▶ _DATA PROVIDED_
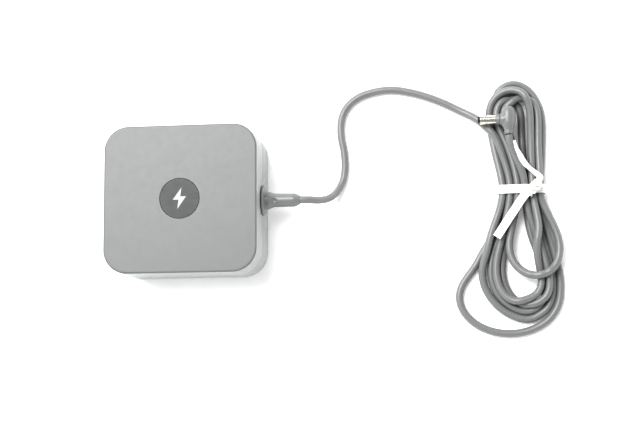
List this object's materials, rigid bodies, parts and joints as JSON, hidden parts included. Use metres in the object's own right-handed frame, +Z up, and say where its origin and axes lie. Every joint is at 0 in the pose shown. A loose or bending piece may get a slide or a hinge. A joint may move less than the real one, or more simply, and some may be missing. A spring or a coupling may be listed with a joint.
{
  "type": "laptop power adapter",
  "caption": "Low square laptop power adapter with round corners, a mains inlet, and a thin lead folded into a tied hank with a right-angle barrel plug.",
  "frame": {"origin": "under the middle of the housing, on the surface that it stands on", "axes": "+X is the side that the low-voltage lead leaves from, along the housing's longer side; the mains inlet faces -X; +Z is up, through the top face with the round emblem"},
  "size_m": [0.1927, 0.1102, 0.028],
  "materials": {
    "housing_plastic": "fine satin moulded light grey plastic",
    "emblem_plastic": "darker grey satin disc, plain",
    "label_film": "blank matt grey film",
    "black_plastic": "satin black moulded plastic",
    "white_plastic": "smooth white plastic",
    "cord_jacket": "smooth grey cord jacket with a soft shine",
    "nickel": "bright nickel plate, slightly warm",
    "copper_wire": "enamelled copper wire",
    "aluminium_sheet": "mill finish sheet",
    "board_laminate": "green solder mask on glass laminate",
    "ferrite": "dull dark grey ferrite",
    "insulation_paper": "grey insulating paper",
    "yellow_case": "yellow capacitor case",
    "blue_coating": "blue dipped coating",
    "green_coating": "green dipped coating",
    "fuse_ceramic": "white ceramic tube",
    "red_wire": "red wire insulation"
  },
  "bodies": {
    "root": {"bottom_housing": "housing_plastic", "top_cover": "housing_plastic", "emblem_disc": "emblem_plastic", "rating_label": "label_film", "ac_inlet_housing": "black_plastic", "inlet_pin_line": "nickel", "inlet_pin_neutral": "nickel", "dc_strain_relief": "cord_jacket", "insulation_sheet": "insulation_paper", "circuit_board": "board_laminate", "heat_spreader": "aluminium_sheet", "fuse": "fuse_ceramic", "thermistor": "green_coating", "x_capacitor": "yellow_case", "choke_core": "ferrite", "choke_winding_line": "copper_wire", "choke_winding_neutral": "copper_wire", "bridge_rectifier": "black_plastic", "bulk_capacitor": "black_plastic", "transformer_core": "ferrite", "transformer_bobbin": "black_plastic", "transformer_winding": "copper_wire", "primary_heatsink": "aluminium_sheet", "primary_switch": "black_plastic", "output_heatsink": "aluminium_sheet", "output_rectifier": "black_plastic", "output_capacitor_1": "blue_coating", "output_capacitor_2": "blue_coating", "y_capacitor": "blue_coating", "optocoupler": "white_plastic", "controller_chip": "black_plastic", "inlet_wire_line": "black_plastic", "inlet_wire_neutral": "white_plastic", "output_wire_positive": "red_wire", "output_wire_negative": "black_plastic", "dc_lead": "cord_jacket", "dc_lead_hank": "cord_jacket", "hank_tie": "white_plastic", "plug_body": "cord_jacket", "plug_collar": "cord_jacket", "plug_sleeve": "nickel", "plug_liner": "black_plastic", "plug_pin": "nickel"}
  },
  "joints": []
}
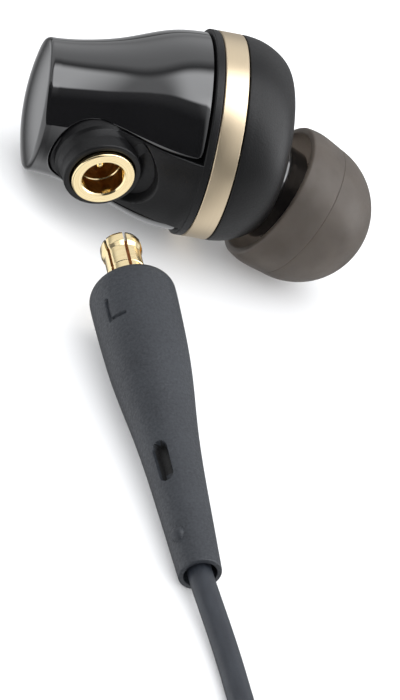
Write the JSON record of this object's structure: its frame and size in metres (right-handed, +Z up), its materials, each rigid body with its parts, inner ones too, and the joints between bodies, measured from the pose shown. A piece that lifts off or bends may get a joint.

▶ _EXERCISE BRIEF_
Restate every line of the data word for word.

▶ _RESPONSE TO THIS EXERCISE_
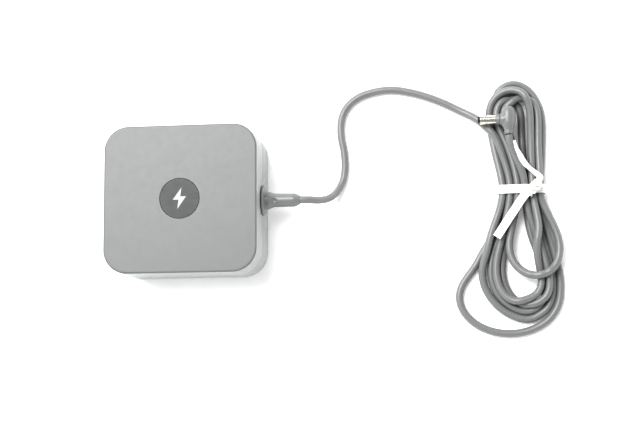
List this object's materials, rigid bodies, parts and joints as JSON, hidden parts included. Use metres in the object's own right-handed frame, +Z up, and say where its origin and axes lie. Every joint is at 0 in the pose shown. A loose or bending piece may get a slide or a hinge. A joint may move less than the real one, or more simply, and some may be missing. A spring or a coupling may be listed with a joint.
{
  "type": "laptop power adapter",
  "caption": "Low square laptop power adapter with round corners, a mains inlet, and a thin lead folded into a tied hank with a right-angle barrel plug.",
  "frame": {"origin": "under the middle of the housing, on the surface that it stands on", "axes": "+X is the side that the low-voltage lead leaves from, along the housing's longer side; the mains inlet faces -X; +Z is up, through the top face with the round emblem"},
  "size_m": [0.1927, 0.1102, 0.028],
  "materials": {
    "housing_plastic": "fine satin moulded light grey plastic",
    "emblem_plastic": "darker grey satin disc, plain",
    "label_film": "blank matt grey film",
    "black_plastic": "satin black moulded plastic",
    "white_plastic": "smooth white plastic",
    "cord_jacket": "smooth grey cord jacket with a soft shine",
    "nickel": "bright nickel plate, slightly warm",
    "copper_wire": "enamelled copper wire",
    "aluminium_sheet": "mill finish sheet",
    "board_laminate": "green solder mask on glass laminate",
    "ferrite": "dull dark grey ferrite",
    "insulation_paper": "grey insulating paper",
    "yellow_case": "yellow capacitor case",
    "blue_coating": "blue dipped coating",
    "green_coating": "green dipped coating",
    "fuse_ceramic": "white ceramic tube",
    "red_wire": "red wire insulation"
  },
  "bodies": {
    "root": {"bottom_housing": "housing_plastic", "top_cover": "housing_plastic", "emblem_disc": "emblem_plastic", "rating_label": "label_film", "ac_inlet_housing": "black_plastic", "inlet_pin_line": "nickel", "inlet_pin_neutral": "nickel", "dc_strain_relief": "cord_jacket", "insulation_sheet": "insulation_paper", "circuit_board": "board_laminate", "heat_spreader": "aluminium_sheet", "fuse": "fuse_ceramic", "thermistor": "green_coating", "x_capacitor": "yellow_case", "choke_core": "ferrite", "choke_winding_line": "copper_wire", "choke_winding_neutral": "copper_wire", "bridge_rectifier": "black_plastic", "bulk_capacitor": "black_plastic", "transformer_core": "ferrite", "transformer_bobbin": "black_plastic", "transformer_winding": "copper_wire", "primary_heatsink": "aluminium_sheet", "primary_switch": "black_plastic", "output_heatsink": "aluminium_sheet", "output_rectifier": "black_plastic", "output_capacitor_1": "blue_coating", "output_capacitor_2": "blue_coating", "y_capacitor": "blue_coating", "optocoupler": "white_plastic", "controller_chip": "black_plastic", "inlet_wire_line": "black_plastic", "inlet_wire_neutral": "white_plastic", "output_wire_positive": "red_wire", "output_wire_negative": "black_plastic", "dc_lead": "cord_jacket", "dc_lead_hank": "cord_jacket", "hank_tie": "white_plastic", "plug_body": "cord_jacket", "plug_collar": "cord_jacket", "plug_sleeve": "nickel", "plug_liner": "black_plastic", "plug_pin": "nickel"}
  },
  "joints": []
}
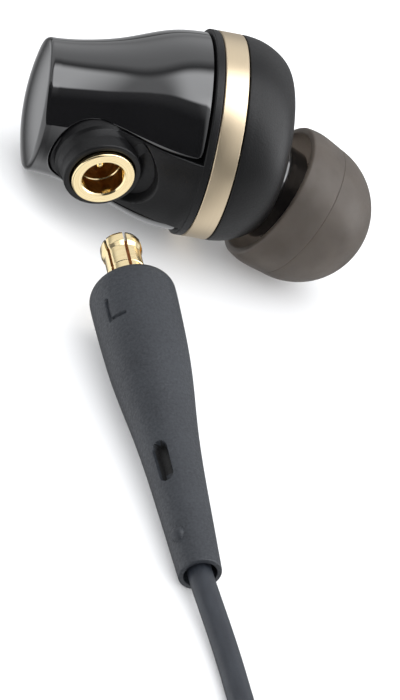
Write the JSON record of this object's structure: its frame and size in metres (right-handed, +Z up), its materials, each rigid body with its parts, inner ones too, and the joints between bodies, measured from the pose shown. A piece that lifts off or bends may get a joint.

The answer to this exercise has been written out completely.